Java, 71 bytes, 2 exit codes

Full program:

interface I{static void main(String[]a){int x=a[0].equals("1")?1/0:1;}}

Function taking an int as an argument:

i->1/(i-1)

Java doesn't seem to like the ? : operator if you you don't assign the result ot a variable. Crashes with exit code 1 while trying to calculate 1/0 when given an input of 1.

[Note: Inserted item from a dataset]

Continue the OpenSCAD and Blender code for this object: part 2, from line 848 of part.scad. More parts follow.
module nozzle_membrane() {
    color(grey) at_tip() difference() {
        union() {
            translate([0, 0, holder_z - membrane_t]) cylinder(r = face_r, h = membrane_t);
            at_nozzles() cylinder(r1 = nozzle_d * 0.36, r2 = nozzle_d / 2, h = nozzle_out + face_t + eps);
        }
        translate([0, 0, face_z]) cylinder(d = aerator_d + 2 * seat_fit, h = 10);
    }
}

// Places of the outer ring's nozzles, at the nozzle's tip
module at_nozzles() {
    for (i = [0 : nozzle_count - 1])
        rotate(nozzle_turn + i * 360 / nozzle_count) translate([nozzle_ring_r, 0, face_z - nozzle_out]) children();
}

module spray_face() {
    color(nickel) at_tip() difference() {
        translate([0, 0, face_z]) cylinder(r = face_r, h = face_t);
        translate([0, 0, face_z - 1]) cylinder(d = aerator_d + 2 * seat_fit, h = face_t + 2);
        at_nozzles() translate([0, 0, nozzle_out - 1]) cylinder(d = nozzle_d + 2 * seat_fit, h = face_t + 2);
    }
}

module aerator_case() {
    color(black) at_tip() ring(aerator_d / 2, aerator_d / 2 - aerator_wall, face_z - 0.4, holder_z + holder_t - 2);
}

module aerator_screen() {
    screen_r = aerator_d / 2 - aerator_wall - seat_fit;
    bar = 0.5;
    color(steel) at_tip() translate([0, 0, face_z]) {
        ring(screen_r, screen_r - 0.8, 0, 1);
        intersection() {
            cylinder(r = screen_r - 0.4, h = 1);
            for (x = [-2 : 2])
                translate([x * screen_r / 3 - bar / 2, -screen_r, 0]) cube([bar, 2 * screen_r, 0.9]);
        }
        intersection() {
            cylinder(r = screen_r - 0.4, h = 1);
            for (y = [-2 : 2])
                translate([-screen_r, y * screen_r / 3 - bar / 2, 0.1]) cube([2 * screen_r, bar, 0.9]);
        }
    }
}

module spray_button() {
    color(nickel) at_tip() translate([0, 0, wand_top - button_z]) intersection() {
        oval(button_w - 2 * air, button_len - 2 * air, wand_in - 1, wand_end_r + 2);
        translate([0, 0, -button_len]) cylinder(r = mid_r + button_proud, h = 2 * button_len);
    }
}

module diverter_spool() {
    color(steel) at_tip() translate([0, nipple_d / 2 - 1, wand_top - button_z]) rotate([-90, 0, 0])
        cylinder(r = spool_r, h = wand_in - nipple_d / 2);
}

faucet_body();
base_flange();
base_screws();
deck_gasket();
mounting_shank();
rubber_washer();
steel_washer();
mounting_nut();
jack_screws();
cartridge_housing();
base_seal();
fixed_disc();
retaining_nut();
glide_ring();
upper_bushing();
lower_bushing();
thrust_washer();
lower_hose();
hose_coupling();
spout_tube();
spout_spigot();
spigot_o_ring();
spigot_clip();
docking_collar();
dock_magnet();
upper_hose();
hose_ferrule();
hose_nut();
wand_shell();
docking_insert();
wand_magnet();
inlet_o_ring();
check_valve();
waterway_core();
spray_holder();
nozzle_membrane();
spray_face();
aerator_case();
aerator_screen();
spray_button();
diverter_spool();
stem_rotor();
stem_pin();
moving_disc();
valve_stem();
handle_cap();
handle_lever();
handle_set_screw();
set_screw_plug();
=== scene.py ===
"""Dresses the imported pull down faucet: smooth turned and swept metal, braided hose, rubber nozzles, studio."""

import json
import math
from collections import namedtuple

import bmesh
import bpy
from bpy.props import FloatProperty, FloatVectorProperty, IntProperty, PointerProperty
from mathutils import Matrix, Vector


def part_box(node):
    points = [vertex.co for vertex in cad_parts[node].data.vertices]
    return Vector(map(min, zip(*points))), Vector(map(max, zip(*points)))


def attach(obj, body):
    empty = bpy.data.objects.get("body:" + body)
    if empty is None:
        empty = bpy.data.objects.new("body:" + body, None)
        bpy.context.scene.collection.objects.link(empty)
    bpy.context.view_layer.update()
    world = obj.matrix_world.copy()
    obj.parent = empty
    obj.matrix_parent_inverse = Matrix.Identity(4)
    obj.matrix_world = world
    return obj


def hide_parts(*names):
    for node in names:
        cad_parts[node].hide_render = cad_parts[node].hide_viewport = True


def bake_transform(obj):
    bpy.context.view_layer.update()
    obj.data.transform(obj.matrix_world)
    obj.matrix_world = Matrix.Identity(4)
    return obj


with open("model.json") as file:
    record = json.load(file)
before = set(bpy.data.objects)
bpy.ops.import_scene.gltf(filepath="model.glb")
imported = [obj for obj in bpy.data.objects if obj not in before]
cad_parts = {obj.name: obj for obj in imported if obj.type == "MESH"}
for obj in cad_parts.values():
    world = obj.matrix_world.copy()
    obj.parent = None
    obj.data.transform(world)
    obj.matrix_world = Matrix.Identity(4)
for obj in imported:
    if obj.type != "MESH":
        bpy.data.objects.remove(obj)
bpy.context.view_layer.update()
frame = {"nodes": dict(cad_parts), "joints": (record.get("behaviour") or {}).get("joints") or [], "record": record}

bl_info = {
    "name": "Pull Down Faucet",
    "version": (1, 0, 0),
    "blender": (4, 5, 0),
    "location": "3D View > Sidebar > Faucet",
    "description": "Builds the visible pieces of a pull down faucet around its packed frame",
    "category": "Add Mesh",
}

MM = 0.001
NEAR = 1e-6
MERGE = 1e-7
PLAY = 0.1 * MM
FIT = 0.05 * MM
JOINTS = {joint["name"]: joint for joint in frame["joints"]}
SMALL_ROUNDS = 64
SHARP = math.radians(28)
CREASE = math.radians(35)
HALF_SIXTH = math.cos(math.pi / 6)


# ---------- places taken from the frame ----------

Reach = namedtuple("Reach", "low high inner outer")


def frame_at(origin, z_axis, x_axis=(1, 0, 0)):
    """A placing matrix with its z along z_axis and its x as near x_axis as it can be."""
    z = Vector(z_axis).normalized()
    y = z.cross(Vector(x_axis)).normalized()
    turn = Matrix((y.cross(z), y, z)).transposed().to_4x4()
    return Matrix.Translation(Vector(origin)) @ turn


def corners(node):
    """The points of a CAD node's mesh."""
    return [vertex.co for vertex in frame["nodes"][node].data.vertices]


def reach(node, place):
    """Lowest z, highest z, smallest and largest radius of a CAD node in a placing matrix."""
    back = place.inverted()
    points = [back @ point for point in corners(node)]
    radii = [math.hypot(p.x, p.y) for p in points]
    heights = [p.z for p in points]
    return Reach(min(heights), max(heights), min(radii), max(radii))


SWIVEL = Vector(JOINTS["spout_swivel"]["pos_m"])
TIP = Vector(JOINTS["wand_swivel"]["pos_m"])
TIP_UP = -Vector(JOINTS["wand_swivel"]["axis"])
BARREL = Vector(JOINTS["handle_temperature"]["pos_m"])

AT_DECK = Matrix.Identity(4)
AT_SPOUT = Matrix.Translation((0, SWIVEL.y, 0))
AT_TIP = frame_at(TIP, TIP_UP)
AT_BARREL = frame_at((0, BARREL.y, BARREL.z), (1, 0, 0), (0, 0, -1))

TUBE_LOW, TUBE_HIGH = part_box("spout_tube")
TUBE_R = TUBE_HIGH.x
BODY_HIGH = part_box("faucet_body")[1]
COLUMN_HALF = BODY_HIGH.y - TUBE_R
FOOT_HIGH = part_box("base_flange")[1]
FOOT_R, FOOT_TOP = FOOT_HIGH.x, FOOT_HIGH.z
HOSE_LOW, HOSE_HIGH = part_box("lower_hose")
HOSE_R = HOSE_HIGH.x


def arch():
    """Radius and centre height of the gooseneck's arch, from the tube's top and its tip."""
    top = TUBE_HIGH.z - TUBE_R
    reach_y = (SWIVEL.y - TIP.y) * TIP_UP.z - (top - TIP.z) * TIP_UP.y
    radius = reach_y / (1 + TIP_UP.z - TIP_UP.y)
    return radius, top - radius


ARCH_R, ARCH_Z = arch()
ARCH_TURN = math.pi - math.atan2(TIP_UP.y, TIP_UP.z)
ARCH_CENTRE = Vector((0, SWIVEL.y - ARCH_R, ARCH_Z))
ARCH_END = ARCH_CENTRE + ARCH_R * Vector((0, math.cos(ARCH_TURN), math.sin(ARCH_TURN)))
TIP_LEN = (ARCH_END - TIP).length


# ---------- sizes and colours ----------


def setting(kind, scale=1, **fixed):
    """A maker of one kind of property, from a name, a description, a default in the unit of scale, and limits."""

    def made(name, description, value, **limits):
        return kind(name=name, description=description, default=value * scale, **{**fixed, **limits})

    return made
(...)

Javscript (node), 19 bytes, 2 exit codes

Full program:

+process.argv[2]&&a

Function:

f=i=>i&&f(i)

process.argv is an array that contains the path to the node executable, the path to the javascript file executed and the command line arguments. In this case, this will be either "1" or "0". The string is converted to a number with the unary + operator. If the number is zero the lazy && operator won't evaluate the right hand side, if the number is truthy (not zero), the right hand side of && is evaluated and an error is thrown because it's referencing an undefined variable, and the program exists with exit code 1.

The function expects the input as a number. If the input is truthy, the function calls itself, and crashes the node runtime with a stack overflow. If the input is 0, the lazy && operator returns 0 without evaluating the right hand side.